**DATASET EXTRACT**
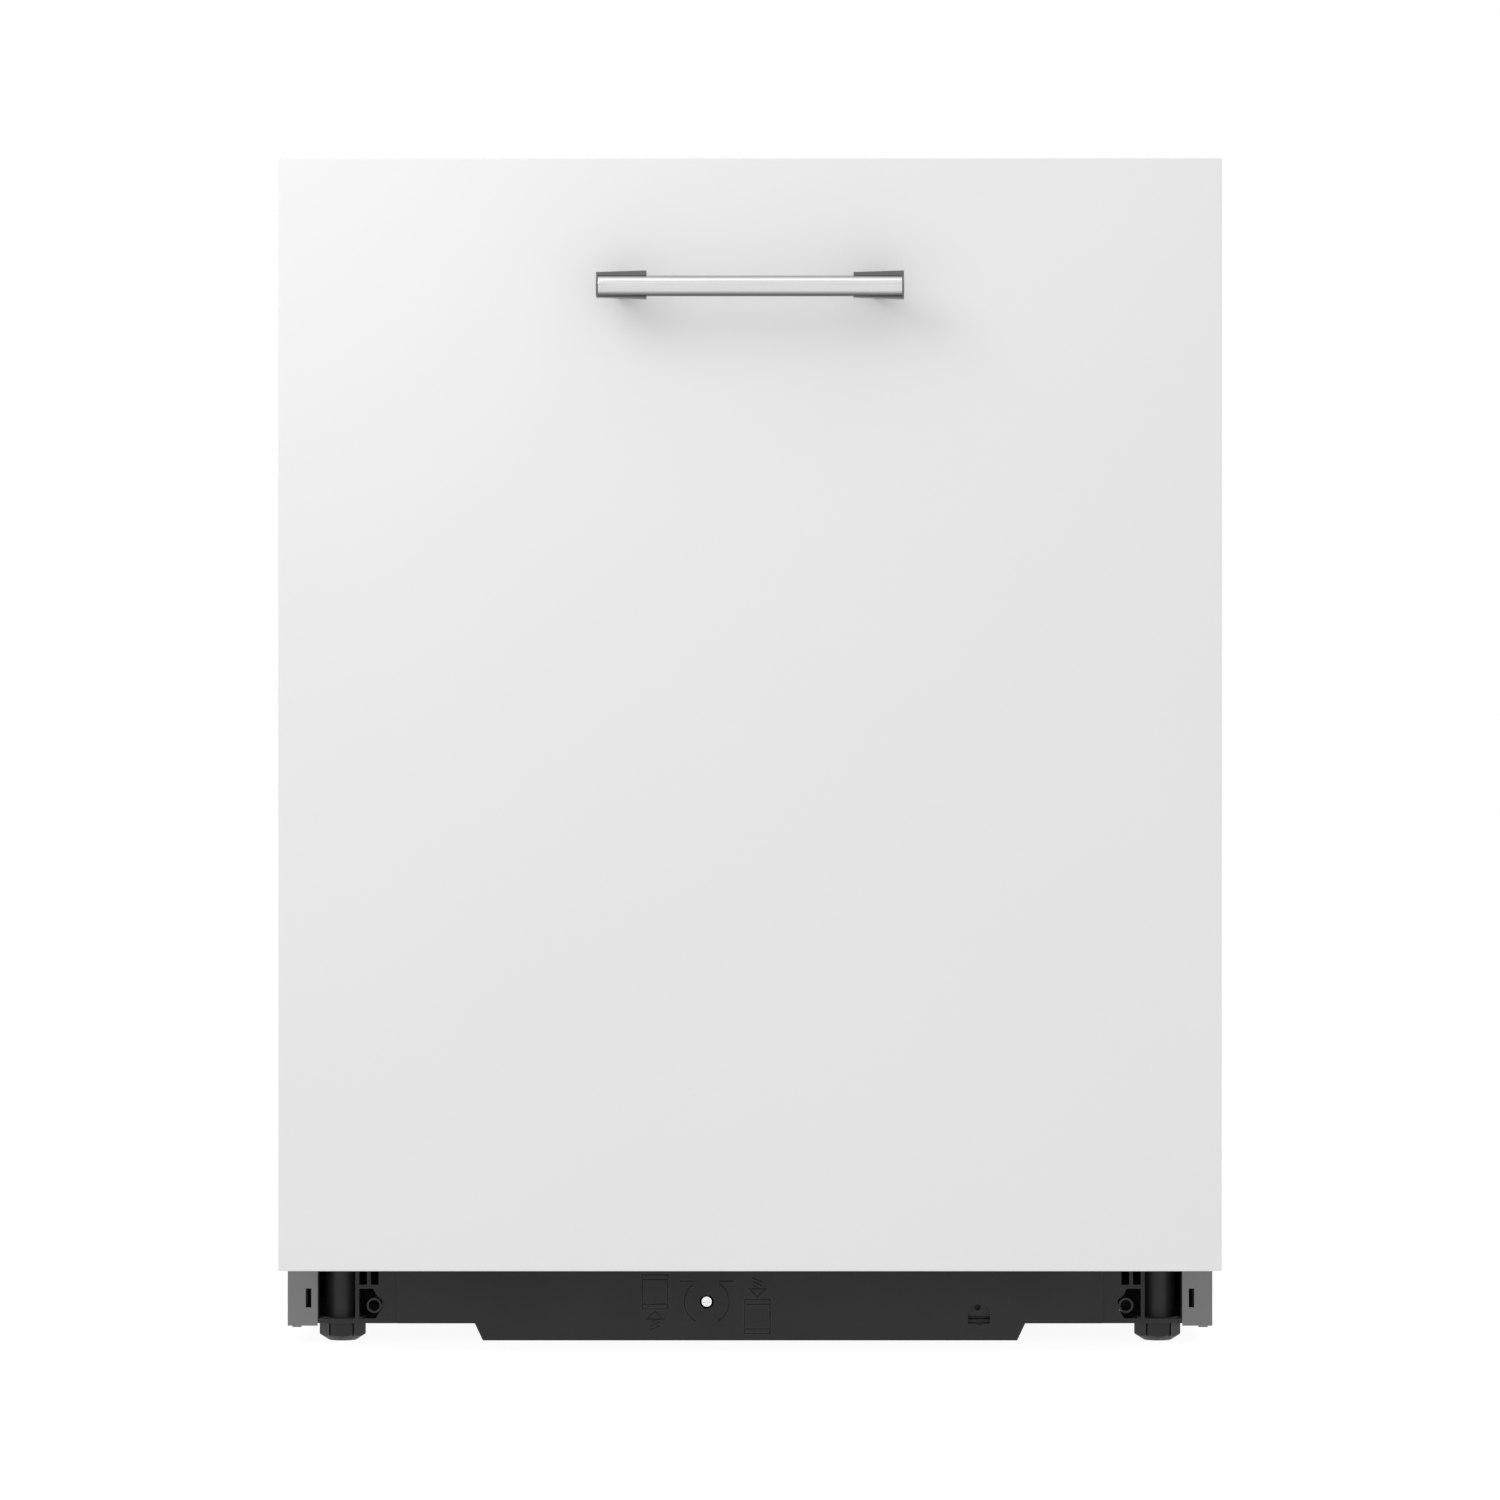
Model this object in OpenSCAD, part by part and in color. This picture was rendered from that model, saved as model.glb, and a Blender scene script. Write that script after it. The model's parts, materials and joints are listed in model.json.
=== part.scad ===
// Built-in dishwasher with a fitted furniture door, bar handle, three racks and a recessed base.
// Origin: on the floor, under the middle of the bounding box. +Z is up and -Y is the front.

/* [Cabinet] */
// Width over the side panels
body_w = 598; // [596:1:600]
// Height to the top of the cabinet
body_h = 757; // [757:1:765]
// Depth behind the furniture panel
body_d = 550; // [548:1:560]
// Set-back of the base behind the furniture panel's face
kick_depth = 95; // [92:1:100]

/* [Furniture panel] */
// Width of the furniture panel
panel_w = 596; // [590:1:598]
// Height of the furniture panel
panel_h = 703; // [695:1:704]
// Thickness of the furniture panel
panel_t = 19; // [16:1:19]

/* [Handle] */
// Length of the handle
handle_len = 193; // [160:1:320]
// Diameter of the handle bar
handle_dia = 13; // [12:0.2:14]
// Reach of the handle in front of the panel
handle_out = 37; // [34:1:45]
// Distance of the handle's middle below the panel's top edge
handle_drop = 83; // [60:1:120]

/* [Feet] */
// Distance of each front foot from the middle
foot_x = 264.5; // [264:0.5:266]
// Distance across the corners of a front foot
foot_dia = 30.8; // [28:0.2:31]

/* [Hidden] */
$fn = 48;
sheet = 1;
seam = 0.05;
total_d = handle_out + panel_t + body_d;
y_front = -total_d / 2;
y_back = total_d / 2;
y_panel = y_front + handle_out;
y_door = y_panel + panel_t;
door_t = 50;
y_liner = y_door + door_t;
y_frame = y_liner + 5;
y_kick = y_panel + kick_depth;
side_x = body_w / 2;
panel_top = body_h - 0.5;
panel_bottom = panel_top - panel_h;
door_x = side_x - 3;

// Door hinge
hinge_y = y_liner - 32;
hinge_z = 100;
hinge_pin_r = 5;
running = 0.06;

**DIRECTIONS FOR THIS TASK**
List each line in the listing that contains the string "from".

**ANSWER TO THIS PROBLEM**
Model this object in OpenSCAD, part by part and in color. This picture was rendered from that model, saved as model.glb, and a Blender scene script. Write that script after it. The model's parts, materials and joints are listed in model.json.
// Distance of each front foot from the middle